Стоило мне выйти за город, как я возвращался, беспричинно тоскуя; стоило взглянуть на облака, переливающиеся разноцветными красками в лучах заходящего солнца, как я исполнялся возрастающего уныния, не умея объяснить себе природу этого чувства; стоило услышать, как щебечет ласточка или поет ручеек, как меня охватывал приступ неведомой прежде тоски.

Говорят, что неведение - колыбель счастья, а счастье -источник покоя. Может, это и верно для мертворожденных, живущих на земле холодными бездыханными трупами. Однако когда слепое неведение сопутствует пробудившемуся инстинкту, оно страшнее пропасти и горше смерти.

Впечатлительный, полный чувств юноша, которому недостает опыта, - несчастнейшее из созданий пред ликом солнца. Он разрывается душою между двумя могучими силами: одна из них, тайная, уносит его за облака, открывая в тумане грез прелести сущего, другая же, явная, привязывает к земле и, засыпав глаза прахом, оставляет испуганно блуждать в непроглядном мраке.

Руки грусти - сильные, хотя и шелковые на ощупь, -стискивают сердце, мучая его одиночеством. Одиночество - такой же спутник грусти, как и сподвижник любого порыва духа. Душа юноши, страдающего от одиночества и подвластного приступам грусти, подобна белой, только что распустившейся лилии, которая вздрагивает от малейшего дуновения зефира, открывает сердце лучам зари и складывает лепестки при появлении призраков вечера. И если у юноши нет развлечений, занимающих его ум, и нет друзей, с которыми он мог бы поделиться своими чувствами, жизнь становится для него тесной тюрьмой, где взор схватывает лишь сети пауков, свешивающиеся со стен, а слух - жужжание насекомых, снующих но углам.

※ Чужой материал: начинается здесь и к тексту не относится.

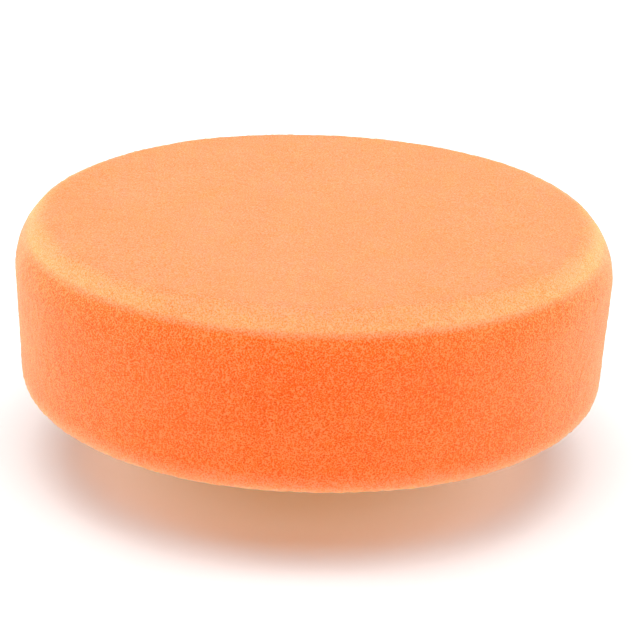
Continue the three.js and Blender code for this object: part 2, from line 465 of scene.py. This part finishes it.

Что же касается грусти, которая владела мной в юности, то ее вызывала не нужда в развлечениях, которых у меня было достаточно, и не потребность в друзьях, которых я находил повсюду, - она была симптомом естественного недуга души, который вызвал во мне любовь к одиночеству и уединению, подавил тягу к развлечениям и забавам и сорвал с плеч крылья молодости; в жизни своей я уподобился горному озеру, которое в грустном спокойствии отражает образы призраков, переливы облаков и тени ветвей, но не находит выхода, чтобы звонким ручьем ринуться к морю.

Такова была моя жизнь, пока мне не исполнилось восемнадцать лет. И вот тогда я как бы поднялся на горный пик, в задумчивости взглянув на мир, и взору моему открылись пути людей, нивы их чаяний, кручи забот, пещеры законов и традиций.

В том году я был рожден заново, ибо жизнь человека, который не был зачат грустью, рожден отчаянием и положен любовью в колыбель грез, подобна белой, пустой странице в книге бытия.

В том году я почувствовал, что небесные ангелы смотрят на меня из-под ресниц прекрасной женщины, и увидел, как демоны ада бушуют и пляшут в груди преступника. Тот, кто не сталкивался с ангелами и демонами на почве жизненных превратностей, навсегда останется бесчувственным невеждой.